Well, if you think you look like a fool to people from the outside looking in, then there are a whole lot of us here in the same boat as you. Like a big giant ship of fools.
Some part of your H seems to be sorry for what he is doing, hence the apology during a very intimate time. But, him not controlling his actions when he goes out shows something different.
I am sure he is wondering at the strong side you showed to him at the therapists office. Did he say anything to you when you were looking at his watches? Maybe he didn't think anything of it. How do you feel any progress has been sabotaged? I can understand you moving to a separate bedroom if he is still picking up women. You don't want to get an std. He needs a lot of therapy to figure out why he is a serial cheater, and how to stop it, if he wants to stop it.
How long have y'all been together? If you said, sorry.

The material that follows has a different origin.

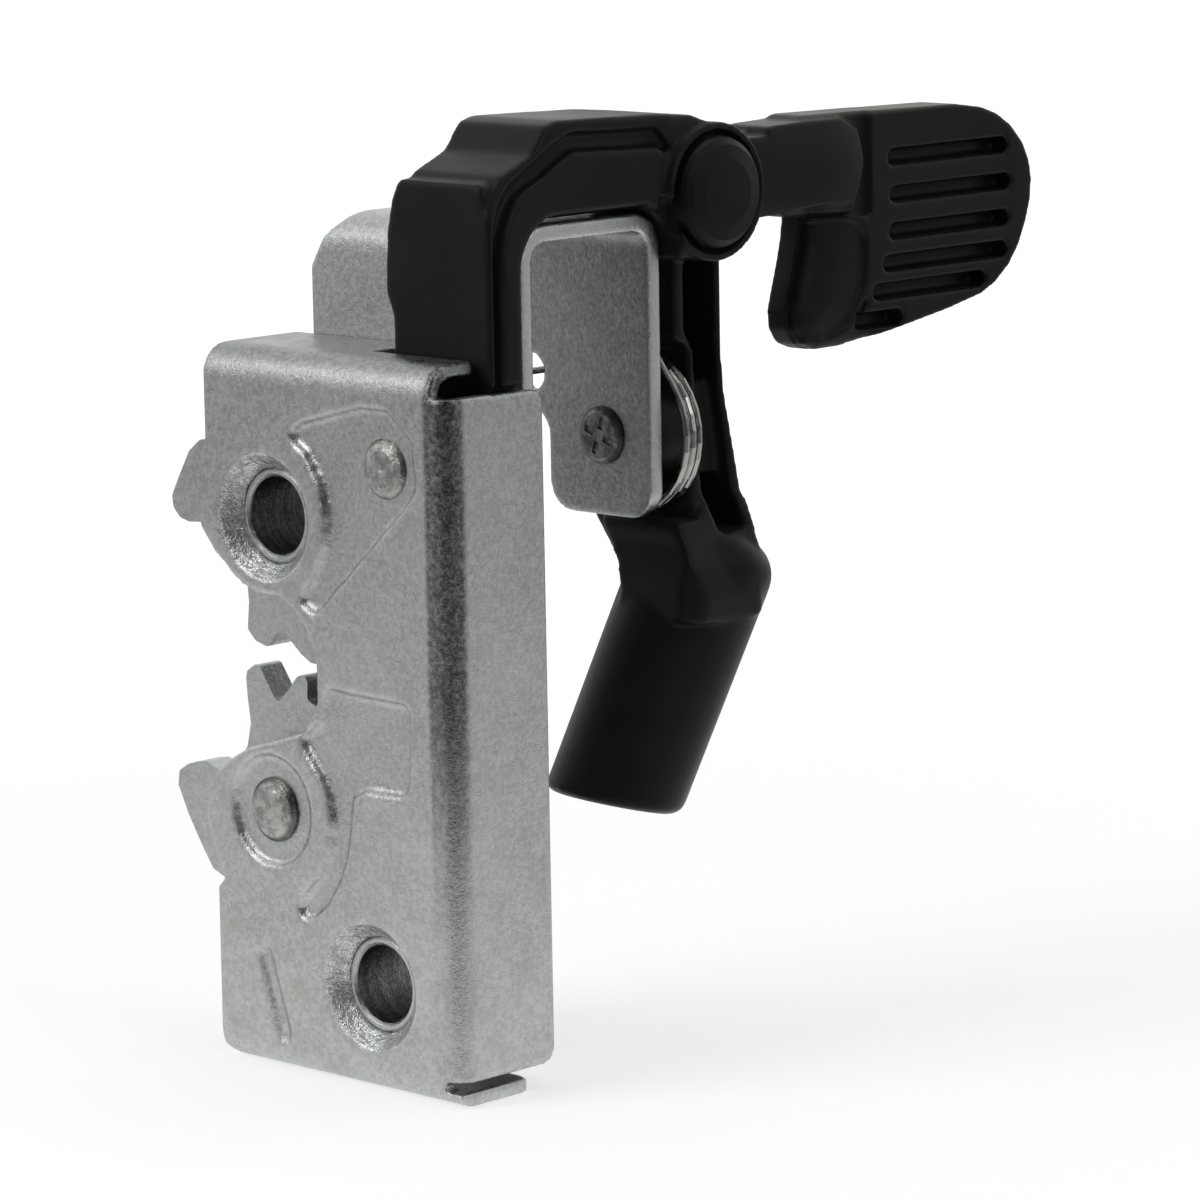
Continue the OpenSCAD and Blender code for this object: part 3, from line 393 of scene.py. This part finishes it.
def step_round(finish, one, other, inner, outer, *ends):
    nearest = from_axis(finish, one).least(from_axis(finish, other))
    return finish.band(nearest, inner / 1000, outer / 1000, *ends)


print("the bushes stand", round(1000 * (UP_BUSH - LOW_BUSH).length, 1), "mm apart")

# %% [markdown]
# With the rulers each place on the case becomes a mask: the long bend, whose
# upper part gets a dark, mottled painted reflection, the top, darkened by
# painted shade, a slight darkening over the upper half, and the dimples round
# the bushes, which get painted glints. A painted texture would do too, but it
# would have to be drawn again whenever a size changes.

# %% Places on the case
# Painted reflection: a dark band on the long bend, where the sheet mirrors the dark side of the room.
def bend_reflection(finish):
    above_foot = step_along(finish, TALL, 1.6, 3.8)
    upwards = step_along(finish, TALL, 17.8, 59.8, 0.10, 1.0)
    in_front = step_along(finish, DEEP, 2.0, 3.4, 1.0, 0.0)
    return above_foot * upwards * step_along(finish, ACROSS, 41.6, 42.7) * in_front


# Painted shade on the case: the bend's painted reflection, the top flange darkened by painted shade, and
# the upper half a little darker.
def shade_on_case(finish):
    top = step_along(finish, TALL, 93.8, 95.6)
    upper_half = step_along(finish, TALL, 43.8, 93.8)
    return (bend_reflection(finish) + 0.45 * top + 0.12 * upper_half).clip()


# The dimples round the bushes, which get painted glints.
def dimples(finish):
    return step_round(finish, UP_BUSH, LOW_BUSH, 8.2, 9.0, 1.0, 0.0)


print("the masks", bend_reflection.__name__, shade_on_case.__name__, dimples.__name__, "are ready")

# %% [markdown]
# The bushes are bored with rings that a turning tool leaves, and painted
# shade darkens their bores. Painted shade darkens the back plate's rear wall,
# and a painted highlight lies on its cut edge round the saddle.

# %% Places on the bushes and the back plate
# Painted shade inside the bores, broken by the turning rings.
def bore_shade(finish):
    rings = finish.band(finish.noise(60, 3, 0.6, finish.stretch((0.4, 22, 0.4))), 0.35, 0.65, 1.0, 0.55)
    return step_round(finish, UP_BUSH, LOW_BUSH, 5.25, 5.5, 1.0, 0.0) * rings


# Painted shade: the rear wall is darkened by depth.
def rear_wall_shade(finish):
    return 0.42 * step_along(finish, DEEP, 30.4, 39.4)


# Painted highlight along the saddle's cut edge.
def saddle_edge_highlight(finish):
    return step_along(finish, ACROSS, 41.9, 42.5)


print("the masks", bore_shade.__name__, rear_wall_shade.__name__, saddle_edge_highlight.__name__, "are ready")

# %% [markdown]
# Zinc plating on pressed sheet is a light, cool grey with faint clouds from
# the bath, a little yellow passivation and a fine satin grain. Clouds and
# grain come from noise at two scales, and thin long scratches from noise
# that is stretched along one direction. Painted shade darkens bends, the top,
# the rear wall and bores, a painted highlight lightens a cut edge, and the
# pressed dimples get painted glints.

# %% Zinc plate
def zinc_finish(name, tone, rough, painted_shade=None, painted_glints=None, painted_highlight=None):
    finish = Finish(name)
    clouds = finish.noise(45, 4, 0.65)
    spots = finish.noise(330, 4, 0.65)
    grain = finish.noise(1500, 3, 0.7)
    fine = finish.noise(4200, 2, 0.6)
    scratches = finish.noise(60, 3, 0.6, finish.stretch((1, 1, 22), (0.3, 0.2, 0.5)))
    yellowed = (tone[0] * 0.93, tone[1] * 0.90, tone[2] * 0.80)
    base = finish.mix(finish.band(clouds, 0.3, 0.7), times(tone, 0.86), times(tone, 1.06))
    base = finish.mix(finish.band(grain, 0.35, 0.65) * 0.6, base, times(tone, 1.40))
    base = finish.mix(finish.band(spots, 0.52, 0.75) * 0.5, base, yellowed)
    relief = fine + grain + 1.2 * spots
    # Painted shade: the masked places darken towards a fifth of the tone, mottled by the grain.
    if painted_shade:
        mottled = finish.band(grain + 0.6 * fine, 0.55, 1.15, 1.0, 0.45)
        base = finish.mix(painted_shade(finish) * mottled, base, times(tone, 0.20))
    # Painted highlight: the masked edge is lightened.
    if painted_highlight:
        base = finish.mix(painted_highlight(finish) * 0.6, base, times(tone, 1.45))
    # Painted glints: light and dark specks in the masked dimples, over a deeper real relief.
    if painted_glints:
        glint_area = painted_glints(finish)
        base = finish.mix(glint_area * finish.band(fine, 0.45, 0.60), base, times(tone, 1.8))
        base = finish.mix(glint_area * finish.band(spots, 0.40, 0.60) * 0.45, base, times(tone, 0.40))
        relief = relief + glint_area * 2.5 * (grain + spots)
    base = finish.mix(finish.band(scratches, 0.64, 0.72) * 0.12, base, times(tone, 1.3))
    patches = finish.band(spots, 0.3, 0.7, rough - 0.06, rough + 0.07)
    finish.set(color=base, metal=1.0, rough=patches + 0.10 * finish.band(grain, 0.35, 0.65),
               normal=finish.bump(relief, 0.00008, 0.8))
    print(name, "has", len(finish.tree.nodes), "nodes")
    return finish


SHEET = (0.43, 0.446, 0.438)
case_zinc = zinc_finish("case zinc", SHEET, 0.30, painted_shade=shade_on_case, painted_glints=dimples)
back_zinc = zinc_finish("back zinc", SHEET, 0.30, painted_shade=rear_wall_shade, painted_highlight=saddle_edge_highlight)
bush_zinc = zinc_finish("bush zinc", SHEET, 0.32, painted_shade=bore_shade)
rotor_zinc = zinc_finish("rotor zinc", (0.41, 0.422, 0.412), 0.29)

# %% [markdown]
# Rivet heads and pins are bare-looking steel: darker and mottled, with tiny
# tool marks and a ring of painted shade round the rim of each head, where it
# meets the sheet. The rear pin sits in the saddle's shade, painted as a darker
# steel. A rim is a band at a distance from the pin's axis, which is cheaper
# than modelling the head's edge.

# %% Pin steel
def steel_finish(name, low, high, rim):
    finish = Finish(name)
    marks = finish.noise(1500, 3, 0.6)
    mottle = finish.noise(650, 4, 0.7)
    head = finish.mix(finish.band(mottle, 0.38, 0.62), low, high)
    # Painted shade: a dark ring round the rim of each head, where it meets the sheet.
    rim_shade = step_round(finish, TURNS["lower_rotor_turn"], TURNS["pawl_turn"], rim, rim + 0.6)
    finish.set(color=finish.mix(rim_shade * 0.8, head, times(low, 0.35)), metal=1.0,
               rough=finish.band(marks, 0.35, 0.65, 0.30, 0.46),
               normal=finish.bump(marks + 2 * mottle, 0.00010, 0.8))
    print(name, "has", len(finish.tree.nodes), "nodes")
    return finish


pin_steel = steel_finish("pin steel", (0.26, 0.265, 0.25), (0.47, 0.475, 0.45), 3.4)
# Painted shade: the rear pin's steel is a darker copy of the pin steel.
shaded_pin_steel = steel_finish("rear pin shaded steel", (0.13, 0.133, 0.125), (0.30, 0.305, 0.29), 3.1)

# %% [markdown]
# Spring wire is drawn through a die, which leaves it smooth, bright and only
# faintly streaked. One noise steers its tone, its gloss and its relief.

# %% Spring wire
spring_wire = Finish("spring wire")
drawn = spring_wire.noise(900, 2, 0.5)
spring_wire.set(color=spring_wire.mix(drawn, (0.34, 0.335, 0.32), (0.52, 0.51, 0.49)), metal=1.0,
                rough=spring_wire.band(drawn, 0.3, 0.7, 0.20, 0.32),
                normal=spring_wire.bump(drawn, 0.00001, 0.3))
print("spring wire has", len(spring_wire.tree.nodes), "nodes")

# %% [markdown]
# The lever is moulded in a tough black plastic. Its skin has a very fine
# eroded grain, a soft sheen and slightly paler, drier patches. A grey painted
# highlight lies along the paddle's top edge, where its top faces the light.

# %% Black plastic
TOP_LIGHT_GREY = (0.105, 0.101, 0.090)


# Painted highlight: the part of the paddle's top edge that faces the light.
def paddle_top_light(finish):
    return step_along(finish, TALL, 121.8, 122.7) * step_along(finish, DEEP, 62.4, 66.4)


def plastic_finish(name, tone, lit_top=None):
    finish = Finish(name)
    grain = finish.noise(3400, 2, 0.6)
    flow = finish.noise(55, 3, 0.5)
    base = finish.mix(finish.band(flow, 0.35, 0.7), tone, times(tone, 1.35))
    # Painted highlight: a light grey, mottled, along the paddle's top.
    if lit_top:
        lit_mottle = finish.band(flow + 0.5 * grain, 0.5, 1.0, 0.7, 1.0)
        base = finish.mix(lit_top(finish) * lit_mottle, base, TOP_LIGHT_GREY)
    finish.set(color=base, normal=finish.bump(grain, 0.00003, 0.5),
               rough=finish.band(flow, 0.3, 0.7, 0.34, 0.43) + 0.05 * finish.band(grain, 0.4, 0.6),
               ior=1.3, specular=0.3, sheen=0.04, sheen_rough=0.3)
    print(name, "has", len(finish.tree.nodes), "nodes")
    return finish


lever_black = plastic_finish("lever black", (0.0116, 0.0110, 0.0106))
paddle_black = plastic_finish("paddle black", (0.0106, 0.0103, 0.0094), lit_top=paddle_top_light)
cap_black = plastic_finish("cap black", (0.0086, 0.0084, 0.0074))

# %% [markdown]
# Each finish now goes to its pieces. The paddle's solid gets its finish too,
# although the pressed copy is what shows.

# %% Hand out the finishes
def paint(finish, *names):
    for name in names:
        piece = NODES.get(name) or bpy.data.objects[name]
        piece.data.materials.clear()
        piece.data.materials.append(finish.material)
    print(finish.material.name, "is on", len(names), "pieces")


paint(case_zinc, "front_case")
paint(back_zinc, "back_plate")
paint(bush_zinc, "upper_bush", "lower_bush")
paint(rotor_zinc, "upper_rotor", "lower_rotor", "pawl")
paint(shaded_pin_steel, "lever_pin")
paint(pin_steel, "rotor_pin", "pawl_pin", "pawl_stud", "lever_sleeve", "lever_washer",
      "upper_rotor_washer", "lower_rotor_washer", "pawl_washer", "upper_spring_post",
      "lower_spring_post")
paint(spring_wire, "return_spring", "upper_rotor_spring", "lower_rotor_spring")
paint(lever_black, "lever")
paint(paddle_black, "paddle", "paddle_skin")
paint(cap_black, "hub_pin")

# %% [markdown]
# A product table is a plain, pale sweep that melts into the white behind it.
# A plane at the case's lower edge is enough for it, as long as it glows a
# little where the camera looks, and dims in the mirror image that the plated
# sheet shows of it. Light Path tells these rays apart.

# %% Floor
FLOOR_GAP = 0.0002
ROOM_FRONT = Vector((0.69, -0.71, 0.0))
bpy.ops.mesh.primitive_plane_add(size=6, location=(0, 0, cad_box[0][2] - FLOOR_GAP))
floor = bpy.context.object
floor.name = "floor"
bpy.ops.object.transform_apply(location=True, rotation=True, scale=True)


def is_ray(nodes, kind):
    return nodes.add("ShaderNodeLightPath", {}, {}, "Is " + kind + " Ray")


def glow(nodes, strength):
    return nodes.add("ShaderNodeEmission", {}, {"Color": (1, 1, 1), "Strength": strength})


pale = Finish("floor pale")
pale.set(color=(0.62, 0.62, 0.62), rough=0.9)
far_off = vector_math(pale, "LENGTH", {0: pale.where}, "Value")
seen = (is_ray(pale, "Camera") + is_ray(pale, "Transmission")).clip()
plain = glow(pale, seen * pale.band(far_off, 0.10, 0.80, 0.60, 0.86))
lit = pale.add("ShaderNodeAddShader", {}, {0: Value(pale, pale.shader.outputs[0]), 1: plain})
front_dim = pale.band(along(pale, ROOM_FRONT), 0.0, 0.40, 1.0, 0.10)
mirrored = glow(pale, front_dim * pale.band(far_off, 0.03, 0.55, 1.0, 0.40))
shown = pale.add("ShaderNodeMixShader", {}, {0: is_ray(pale, "Glossy"), 1: lit, 2: mirrored})
pale.feed(pale.tree.nodes["Material Output"].inputs["Surface"], shown)
floor.data.materials.append(pale.material)
print("the floor lies", round(-1000 * cad_box[0][2], 1), "mm below the upper bush")

# %% [markdown]
# A studio is dark behind the photographer. In the plated sheet this shows as
# a dark band along every bend that faces the camera, so the world grows dim
# on that side of the room. The side is a fixed direction of the room and
# doesn't follow the camera. What the camera sees past the floor is white,
# while the light that falls on the latch stays at a plain level.

# %% World
sky = bpy.data.worlds.new("studio")
bpy.context.scene.world = sky
studio = Patterns(sky, "Generated")
seen = (is_ray(studio, "Camera") + is_ray(studio, "Glossy") + is_ray(studio, "Transmission")).clip()
dark_side = studio.band(along(studio, ROOM_FRONT + 0.10 * TALL), -0.70, 0.85, 1.0, 0.10)
light = studio.tree.nodes["Background"]
studio.feed(light.inputs["Color"], (1, 1, 1))
studio.feed(light.inputs["Strength"], (0.42 + 0.58 * seen) * dark_side)
print("the world has", len(studio.tree.nodes), "nodes")

# %% [markdown]
# Three large soft lamps stand for the product table's light tents: a main
# one over the left shoulder, a weaker one on the right and one from above.
# Small lamps would give the satin sheet hard streaks.

# %% Lamps
AIM = spot(35, 30, 70)


def soft_lamp(name, place, width, power):
    bpy.ops.object.light_add(type="AREA", location=place)
    lamp = bpy.context.object
    lamp.name = name
    lamp.data.size = width
    lamp.data.energy = power
    lamp.rotation_euler = (AIM - Vector(place)).to_track_quat("-Z", "Y").to_euler()
    print(name, "gives", power, "W")


soft_lamp("main lamp", (-0.35, -0.85, 0.65), 0.6, 4.6)
soft_lamp("right lamp", (0.95, 0.05, 0.45), 0.5, 1.6)
soft_lamp("top lamp", (0.1, 0.15, 0.95), 0.7, 1.8)

# %% [markdown]
# The camera stands where the photographer's stood: far off, with a long
# lens, looking from the front right and a little from above. Its place, its
# tilt, roll and pan come from matching the case's edges in the picture.

# %% Camera
CAMERA_SPOT = spot(532.5, -471.5, 180.4)
TILT, ROLL, PAN = math.radians(80.428), math.radians(0.996), math.radians(44.103)
bpy.ops.object.camera_add()
camera = bpy.context.object
camera.name = "camera"
camera.data.lens = 162.8
camera.data.sensor_width = 36
camera.data.clip_start = 0.05
camera.matrix_world = Matrix.Translation(CAMERA_SPOT) @ Euler((TILT, ROLL, PAN)).to_matrix().to_4x4()
bpy.context.scene.camera = camera
bpy.context.scene.view_settings.view_transform = "Standard"
print("the camera stands", round((CAMERA_SPOT - AIM).length, 2), "m off")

I hope you enjoyed whatever church you chose this morning.
vc
Thanks VC, I really needed the laugh. I guess you're right in that regard. You were also right about him not thinking anything of it when I was looking at his dresser. I definitely didn't sabotage what might be progress at this point, however temporary.
After last night's talk (I didn't initiate anything) I now know that he feels a lot of guilt. He also says that he doesn't want to stop me from finding happiness, in the same manner. On one hand, I'm wondering why he's essentially trying to give me permission to cheat. Even if I wanted to, my morals would not allow me to.
He asked me why I wasn't affectionate with him anymore. He said that he felt bad that we weren't intimate anymore. That he felt like he didn't want to be with anyone else. I think he might feel uncomfortable when he feels that his options are limited. I'm also thinking that he might just have some sort of sex addiction now.
Again, he wants to stop cheating and work on things, but its really only because I have pulled away so much. The only silver lining that I see is that he is serious about working on himself. He's getting back in contact with the counselor, has picked up his own self help books and asked me to go with him to visit a friend next weekend. I'm just not liking that his ultimate solution seems to center around me cheating on him. He said that it would make him unhappy, but that he would understand and thought that it would make me happy. What is it with him needing me to inflict pain on him?
On another note, church was nice, but I'm going to check out a few other places before I figure out which one is best. My doctor's appointment is today, so I'm crossing my fingers.
Thanks so much for your support. I really, really appreciate it.